Il lui sourit tendrement.

— J’habiterai le troisième wagon, car je compte vendre mon garage. Après ce qui s’y est passé, je n’ai plus le cœur à l’exploiter, en outre, il va nous falloir quelques capitaux pour réaliser le projet que je caresse à propos de ton terrain, maman.

— Quel projet, Doudou ?

— Je te le dirai plus tard, demain peut-être ; il faut que ça mûrisse encore là-dedans, assura-t-il en tapotant son front.

Rosine était émoustillée par l’aventure. Elle accordait une totale confiance à son fils. Quant à la princesse Gertrude, la perspective de fuir les tracasseries de Versoix lui donnait un regain d’allant.

Ils furent interrompus par le retour de Selim, qui avait quitté la demeure tôt le matin. Son sourire vainqueur et son regard brillant préparaient l’annonce d’une bonne nouvelle.

— Ça y est pour les trois bagnoles ! exulta-t-il. J’ai trouvé un grand marchand d’occases pas loin de l’aéroport ; il est O.K. pour prendre le lot et se charger des opérations de dédouanement.

Il tendit une fiche de garage au prince.

— Il pense que, sous réserve d’examen des véhicules, ça devrait aller chercher ça.

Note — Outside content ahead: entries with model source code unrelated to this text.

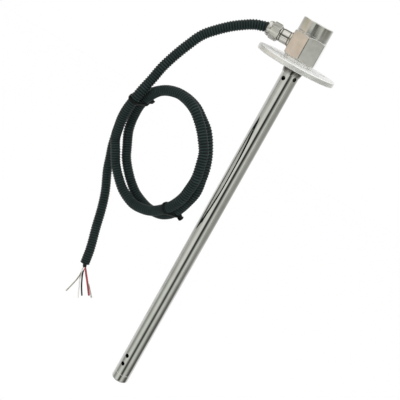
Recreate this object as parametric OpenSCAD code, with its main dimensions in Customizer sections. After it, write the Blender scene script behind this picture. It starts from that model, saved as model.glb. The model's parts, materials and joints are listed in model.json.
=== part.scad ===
// Capacitive fuel level sender: steel probe tube, round mounting flange,
// hexagonal housing with a turned cap, cable gland and a cable in split conduit.
// +Z runs up the probe, the origin is the centre of the flange's underside,
// and the gland points along -X.

/* [Probe] */
// Outside diameter of the outer tube
tube_od = 16; // [14:0.5:18]
// Wall of the outer tube
tube_wall = 1; // [0.8:0.1:1.4]
// Length from the flange's underside to the tip
probe_len = 336; // [200:1:600]
// Length of the ring at the tip
tip_ring_len = 8; // [6:0.5:12]
// Rounding at the tip's outer edge
tip_round = 1.6; // [0.4:0.2:2.4]
// Wall of the ring at the tip
tip_ring_wall = 2; // [1.6:0.1:2.6]
// Depth of the ring's spigot inside the tube
tip_spigot = 4; // [3:0.5:6]
// Diameter of the inner electrode
electrode_d = 8; // [6:0.5:9]
// Wall of the inner electrode
electrode_wall = 0.8; // [0.5:0.1:1.2]
// Thickness of the electrode's end plates
electrode_end = 3; // [2:0.5:5]

/* [Fuel holes] */
// Diameter of the fuel inlets near the tip
inlet_d = 4; // [3:0.5:5]
// Height of the lower inlet above the tip
inlet_rise = 18.5; // [16:0.5:30]
// Distance between the two inlets
inlet_pitch = 9; // [7:0.5:14]
// Diameter of the vents below the flange
vent_d = 4; // [3:0.5:5]
// Depth of the front vent below the flange
vent_drop = 12; // [11.5:0.5:20]
// Height of the side vent above the front vent
side_vent_rise = 3; // [0:0.5:3.5]
// Turn of the inlets and of the front vent from the front face
hole_turn = 26; // [0:1:60]
// Turn from the front vent to the side vent
side_vent_turn = 73; // [60:1:110]

/* [Mounting flange] */
// Outside diameter of the flange
flange_od = 73; // [68:1:90]
// Thickness of the flange
flange_t = 4.5; // [3:0.5:6]
// Broken edge round the flange
flange_edge = 0.5; // [0.2:0.1:0.8]
// Diameter of the bolt circle
bolt_circle_d = 54; // [50:1:58]
// Diameter of the bolt holes
bolt_hole_d = 5.5; // [4:0.5:6.5]
// Number of bolt holes
bolt_count = 5; // [4:1:6]
// Turn of the first bolt hole from the gland's side
bolt_turn = -5; // [-30:1:30]
// How far the tube collar stands out from the tube at the flange
collar_flare = 1.5; // [1:0.1:3]
// Length of the tube collar
collar_len = 7; // [4:0.5:8]
// Depth of the collar's seat in the flange's underside
collar_seat = 0.8; // [0.5:0.1:1.2]
// Wall of the tube collar at its lower end
collar_lip = 0.4; // [0.3:0.1:0.8]

/* [Housing] */
// Width of the hexagon across its flats
hex_af = 28.5; // [27.5:0.5:31]
// Height of the hexagonal part with its chamfers
hex_h = 24; // [23.5:0.5:34]
// Height of the turned band above the upper chamfer
turned_band_h = 1.3; // [0.6:0.1:2]
// Angle of the chamfers on the hexagon
hex_chamfer_angle = 30; // [20:1:35]
// Diameter of the round shoulder under the hexagon
shoulder_d = 27; // [26:0.1:27.4]
// Height of the shoulder
shoulder_h = 2.4; // [1:0.1:4]
// Diameter of the chamber in the housing
chamber_d = 22; // [20:0.5:23]
// Thickness of the chamber's floor above the flange
chamber_floor = 5; // [4:0.5:6]
// Height of the gland's axis above the flange
port_rise = 14; // [13:0.5:18]

/* [Cap] */
// Diameter of the cap
cap_d = 28.2; // [27:0.1:28.4]
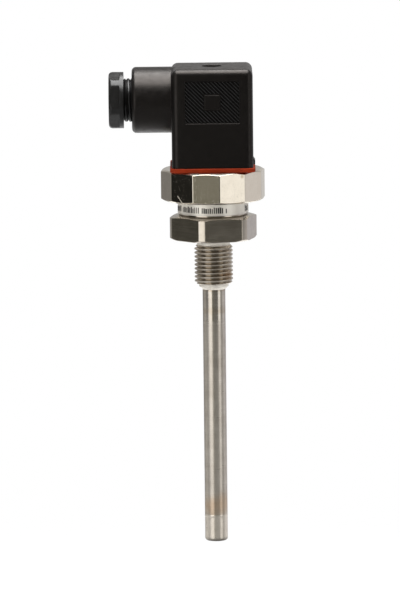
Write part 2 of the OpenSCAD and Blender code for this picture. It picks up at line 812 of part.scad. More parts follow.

— C’est pas lerche ! soupira Edouard.

— En francs suisse ! souligna Banane. C’est-à-dire en vrais francs ! Peut-être que tu pourras le chambrer pour obtenir plus. J’ai raconté un bath historiette : je suis ton chauffeur. M. le prince veut se défaire de ses tractions et m’a chargé de transacter avec un garaco. Le mec m’a même promis une petite botte pour moi ! Il va se pointer vers midi, ce sera à toi de jouer.

— Je ne lui en vendrai que deux, décida Édouard, car il nous faudra une bagnole de plus pour remonter à Pantruche demain. On emmène Sa Majesté, miss Margaret et les quelques affaires qu’il leur reste.

— J’ai la sensation de partir en vacances, déclara Gertrude ; cela fait plus de quarante ans que je n’ai pas bougé de Versoix.

Elle désigna les deux portraits encore aux murs du salon.

— Cher jeune homme, vous serez gentil d’emballer leurs majestés les princes de manière à ce qu’elles ne soient pas meurtries par le voyage. Ah ! autre chose : ramenez les couleurs du Montégrin, séparez-les du mât et placez-les dans mes bagages.

— Elles sont cradingues, majesté, déclara étourdiment Rosine. Si vous le permettez, je vais les laver avant qu’on ne les emballe.